Undoubtedly, parties are necessary for representative democracy because someone has to be elected through a political organization in order to govern. For example, in the year 2018 the Law of Political Organizations was approved in Bolivia – at the time of its application it was considered hasty and favorable to officialdom (MAS) – to regulate the activity of political groups. This is a necessary and relevant institutional design when the political personality is imposed on the party organization and the militants do not have much chance to decide.

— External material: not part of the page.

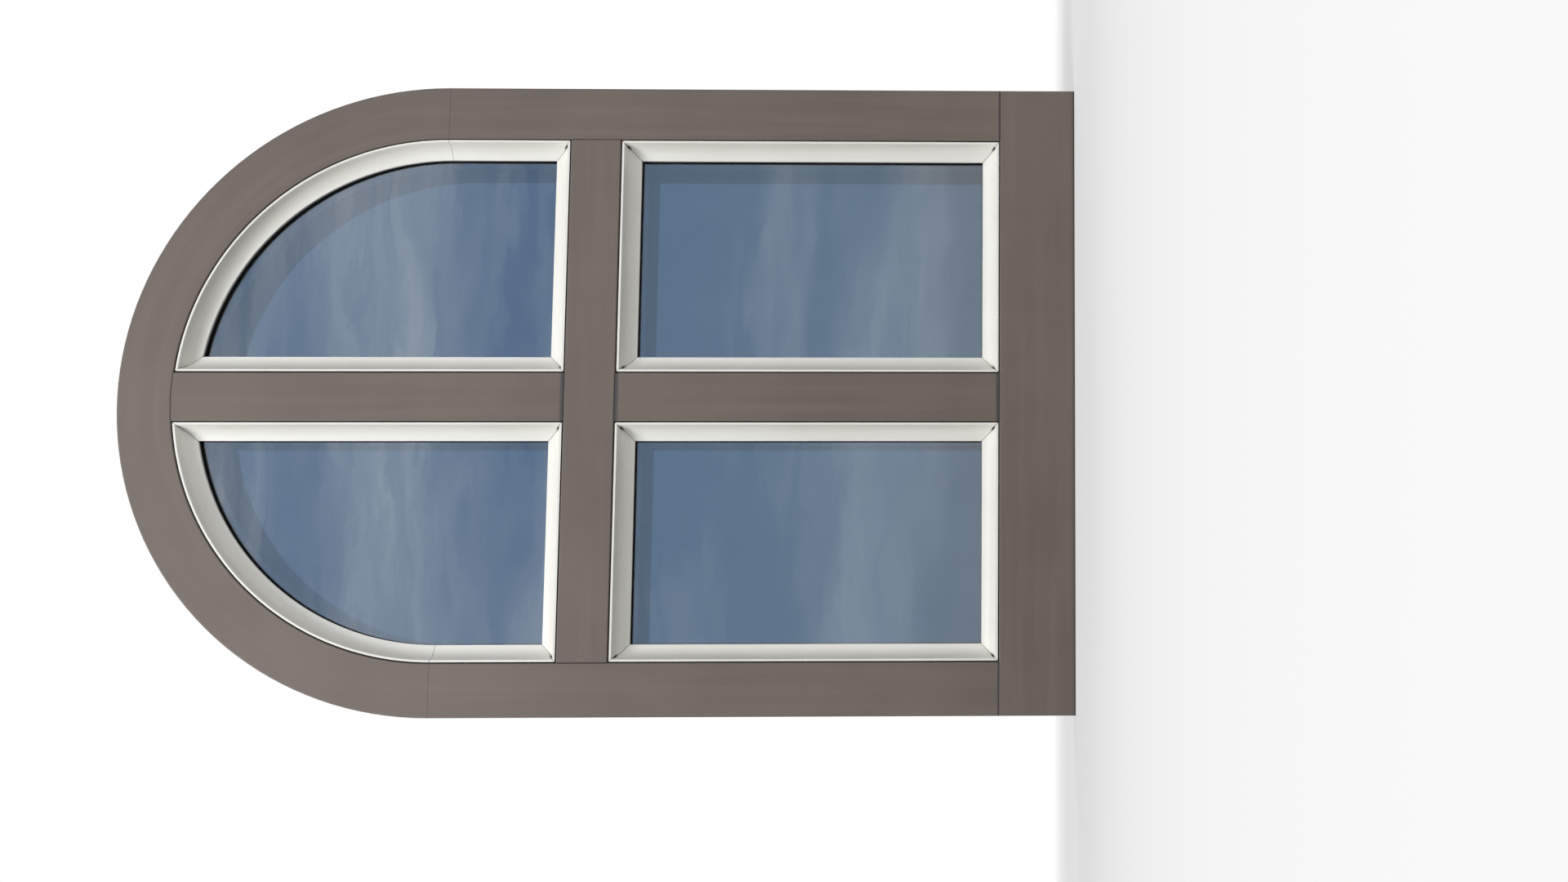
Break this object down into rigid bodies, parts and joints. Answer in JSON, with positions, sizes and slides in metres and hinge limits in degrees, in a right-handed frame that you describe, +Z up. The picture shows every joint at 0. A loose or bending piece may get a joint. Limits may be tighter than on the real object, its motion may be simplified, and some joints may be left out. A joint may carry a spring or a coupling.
{
  "type": "round-headed window",
  "caption": "Fixed painted timber window with a half-round head, a transom and mullion, sealed double-glazed lights and mitred outside glazing beads.",
  "frame": {"origin": "middle of the frame's underside, halfway through the frame's depth", "axes": "+X to the right as seen from outside, +Y inwards through the wall, +Z up"},
  "size_m": [0.5, 0.09, 0.75],
  "materials": {
    "frame_paint": "smooth satin paint, grey-brown",
    "bead_paint": "smooth satin paint, off-white",
    "pane_glass": "clear float glass",
    "spacer_metal": "matt mill finish",
    "unit_sealant": "cured black sealant",
    "tape": "dark closed-cell foam tape",
    "block_plastic": "moulded, blue",
    "dowel_wood": "plain beech",
    "pin_steel": "bright stainless wire"
  },
  "bodies": {
    "root": {"bead_pins": "pin_steel", "frame_arch": "frame_paint", "frame_bottom_rail": "frame_paint", "frame_jamb_left": "frame_paint", "frame_jamb_right": "frame_paint", "joint_dowels": "dowel_wood", "location_blocks": "block_plastic", "lower_left_edge_seal": "unit_sealant", "lower_left_inner_pane": "pane_glass", "lower_left_inner_tape": "tape", "lower_left_jamb_bead": "bead_paint", "lower_left_mullion_bead": "bead_paint", "lower_left_outer_pane": "pane_glass", "lower_left_outer_tape": "tape", "lower_left_rail_bead": "bead_paint", "lower_left_spacer_bar": "spacer_metal", "lower_left_transom_bead": "bead_paint", "lower_right_edge_seal": "unit_sealant", "lower_right_inner_pane": "pane_glass", "lower_right_inner_tape": "tape", "lower_right_jamb_bead": "bead_paint", "lower_right_mullion_bead": "bead_paint", "lower_right_outer_pane": "pane_glass", "lower_right_outer_tape": "tape", "lower_right_rail_bead": "bead_paint", "lower_right_spacer_bar": "spacer_metal", "lower_right_transom_bead": "bead_paint", "mullion_lower": "frame_paint", "mullion_upper": "frame_paint", "setting_blocks": "block_plastic", "transom": "frame_paint", "upper_left_arch_bead": "bead_paint", "upper_left_edge_seal": "unit_sealant", "upper_left_inner_pane": "pane_glass", "upper_left_inner_tape": "tape", "upper_left_jamb_bead": "bead_paint", "upper_left_mullion_bead": "bead_paint", "upper_left_outer_pane": "pane_glass", "upper_left_outer_tape": "tape", "upper_left_spacer_bar": "spacer_metal", "upper_left_transom_bead": "bead_paint", "upper_right_arch_bead": "bead_paint", "upper_right_edge_seal": "unit_sealant", "upper_right_inner_pane": "pane_glass", "upper_right_inner_tape": "tape", "upper_right_jamb_bead": "bead_paint", "upper_right_mullion_bead": "bead_paint", "upper_right_outer_pane": "pane_glass", "upper_right_outer_tape": "tape", "upper_right_spacer_bar": "spacer_metal", "upper_right_transom_bead": "bead_paint"}
  },
  "joints": []
}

Gender equity, internal democracy, financing and primary elections are aspects that contain the norm for improving the Bolivian party system. However, for now, the tactical pragmatism of the political actors continues to prevail: the internal democracy of the political organizations is subordinated to what is popularly known as “dedazo” (imposition of candidates from the top to the bases), therefore, they only serve as instruments that seek to win elections to administer the State and to grant public positions to its militancy.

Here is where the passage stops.